I think I have now got over the tiredness from the conference last week, esp the travelling to and from Greenwich each day. So now I am reporting what I heard and learnt starting on the Friday, Day one. As a day visitor I was there all day the first day. The first talk was by publisher Random House. The gist of their talk I got was that Radio 4 was good for short stories, you should know your market and write for your market, which makes it easier for them to sell the books to supermarkets. Eg Katie Fforde knows who she is writing for so they do too, so they know whom to sell her books to. For promotion, work hard on your website and social network sites such as Facebook and Twitter. When you are writing your book, you should make it catch their eye by making it easy to sell with a great hook/concept. Also, when you query one way to find out which other authors are like your books is to look on Amazon where they have the words If you like this, you will like this book too. I might do that with Rosie and see if anyone else is there.

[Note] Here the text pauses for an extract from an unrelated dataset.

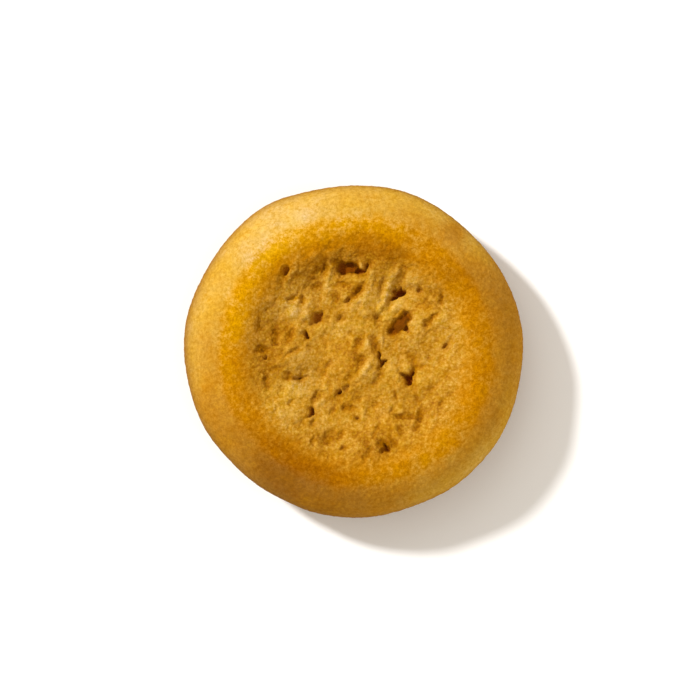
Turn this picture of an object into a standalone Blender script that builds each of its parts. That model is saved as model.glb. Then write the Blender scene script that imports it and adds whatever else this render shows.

The next talk was by David Shelley of Little Brown. I didn't take many notes from his talk but he was one of the first speakers to say that digital is going to be great for authors in the future, as he said that by 2012 ebooks could be up to 10% of sales in the UK. He also mentioned he likes Romantic Suspense but he said they can be called psychological suspense because the woman can be in jeopardy.

The third talk was by Tom Holland of the Society of Authors and he also said that digital could be good for authors in the future. He said that they are currently pushing the press to up the royalty rates for digital for authors as they don't think it's fair at the moment. He advised that authors look on their website for the recommendate rate. He also said that authors could use snippets from Amazon reviews for promotion.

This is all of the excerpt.